A failure of imagining… the conventions
: What is the convention in the end?
It’s the ultimate in product placement: We put on this show and instead of inserting a can of Coke into the middle of it, we place our candidate there! Only problem is, when nobody watches the show because it bears less reality than a reality show — I know reality TV; reality TV was a friend of mine; DNC, you’re no reality TV — then the product placement is worth about as much as spam.
So what is the convention in the end?
I’m glad Jay Rosen is there, abstracting the event from within. He’s asking the bigger question, as in:
What the hell is this convention, in the end?
Jay goes to the blogger breakfast and listens to AP veteran emeritas Walter Mears, who’s supposed to be blogging (who knows where?) “even though he told us–rather absurdly–that he doesn’t know what a blog is, or what he’s doing with one.”
I asked Mears during the breakfast Q & A how much responsibility he thought the news media had for the decline of the conventions, which he had described for us in the usual terms– not news, just a big show, nothing that’s unscripted, and so on.

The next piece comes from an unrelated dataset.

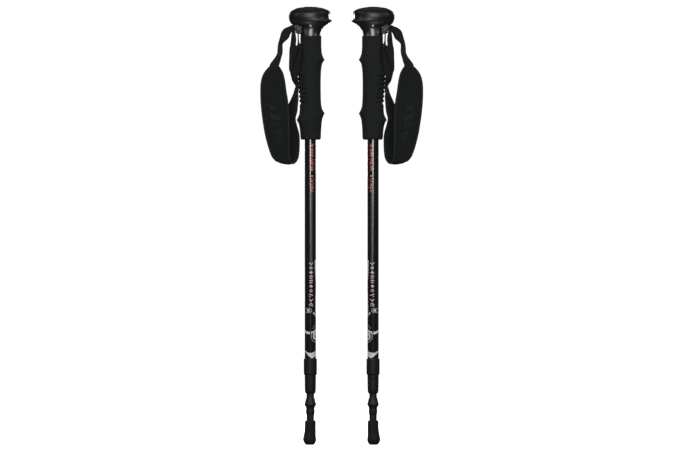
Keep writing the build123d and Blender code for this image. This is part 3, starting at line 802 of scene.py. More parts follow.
parts = []
for s in (-1, 1):       # oval cheeks: a flat back, a rolled rim and a domed face
    rows = [(8.15, 7.4, 4.1), (8.2, 8.0, 4.6), (8.6, 8.4, 4.95), (9.3, 8.5, 5.05), (9.9, 8.35, 4.9), (10.35, 7.9, 4.5), (10.55, 7.3, 3.95), (10.5, 6.7, 3.45),
            (10.55, 6.2, 3.0), (10.9, 5.3, 2.5), (11.15, 4.0, 1.85), (11.3, 2.4, 1.1), (11.34, 1.0, 0.5)]
    parts.append(loops_mesh([lug_oval(s * y, a, b) for y, a, b in rows], True, "fan", "fan"))
bridge = []
for y in (-8.4, -8.0, -4, 0, 4, 8.0, 8.4):
    bridge.append([(-17.2 + 3.7 * math.cos(TAU * k / 24), y, 667.2 + 2.4 * math.sin(TAU * k / 24)) for k in range(24)])
piece("strap_lug_shell", merge(*parts, loops_mesh(bridge, True, "fan", "fan")), "handle", LUG, ["strap_lug"], angle=45)
ends = [(-9.6, 0.6), (-9.5, 1.3), (-9.2, 1.6), (9.2, 1.6), (9.5, 1.3), (9.6, 0.6)]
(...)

His answer was “none.” Zero responsibility goes to the press. It was the parties that had drained the conventions of meaning, surprise and purpose. In that case, I replied, why are 15,000 media people gathered here to report on something so transparently dumb? “It’s a class reunion,” said Mears, a big social event for the news tribe. (Chuckles from the crowd.)
This I’ve heard before, of course, but it’s absurdist’s view. It amounts to saying: we have no reason, we’re just here. Upon this event, editors and news executives spend many thousands of dollars from precious editorial budgets. Do they really sit around saying: “Who are we going to send to the big class reunion this year? Who’s ready to party in Boston?” That’s even more absurd.
“Absurd”is a nice, academic’s way of saying “stupid.”
Jay then quotes the convention’s CEO (incredulous that such a title exists, as if this were a business with a P&L) bragging that it’s a “live television show.”
But this too is absurd [read: stupid -ed] because on television’s harsh terms the show has been a big flop– losing most of the audience to other shows, and losing the major networks for all but a few hours over four nights. The convention lacks a host–like Billy Crystal at the Oscars–who can connect with the audience, and thread the show with character. It is undistinguished as entertainment, and weak on narrative: no beginning, middle and end, no rising and falling action. It has all the plot structure of a parade: one thing after after another until the big floats–the acceptance speeches–are rolled by.
Drudge is reporting that the ratings for the convention are low. I’m not surprised, given the way the media has packaged it (what I saw beforehand). They say it doesn’t matter. They’re only going to cover an hour here, an hour there, sandwiched between sitcoms. Then, 4 years from now they’ll use it as an excuse to say the event doesn’t really matter, while sending another 15,000 people to cover it…
Rosen goes on to quote Mears one more time, saying that “the conventions are a memory device. They convey events in the present tense backward in political time. (As Mears himself does when he talks to bloggers.)”
Aha, there’s the problem. In all our analyses of the conventions, we keep looking back, trying to recapture lost excitement and entertainment and ratings and involvement… and democracy. And like a 9/11 Commission, we keep looking for someone to blame: Is it the parties’ fault? Medias? Ours?
But we’re all looking at this the wrong way. We’re looking at it like any of the five recent CEOs of AT&T who inherit the dinosaur and don’t know what the hell to do with it and so they keep adjusting the rouge on the dinosaur’s cheeks, but it’s still a dinosaur.
The world has changed, Rex. The political process of old is dead. Media of old is dead.
Conventions were once meant to actually get the people to select candidates. But that ended about 1968, when there was too damned much drama. So then they became scripted media events. But that ended about 1992, when the citizenry started turning away as they were armed with a powerful new weapon: the remote control.
So the conventions that were will never be again and I’m not shedding one damned tear over that.
Rather than asking what the conventions are or what they were, shouldn’t we be asking what they should be? Here was my
We can turn the conventions into citizens’ events. In this, the age of dawning citizens’ media, why not have citizens’ politics. Or we can turn them into sessions to get to know the candidates we’ve already selected. Or we can just cancel them and save everybody a helluva lot of money. Or we can use this wonderful new distributed architecture of communications we have and spread the conventions across the land.
But, please, let’s make this the last year when we keep on asking, what is the convention, in the end?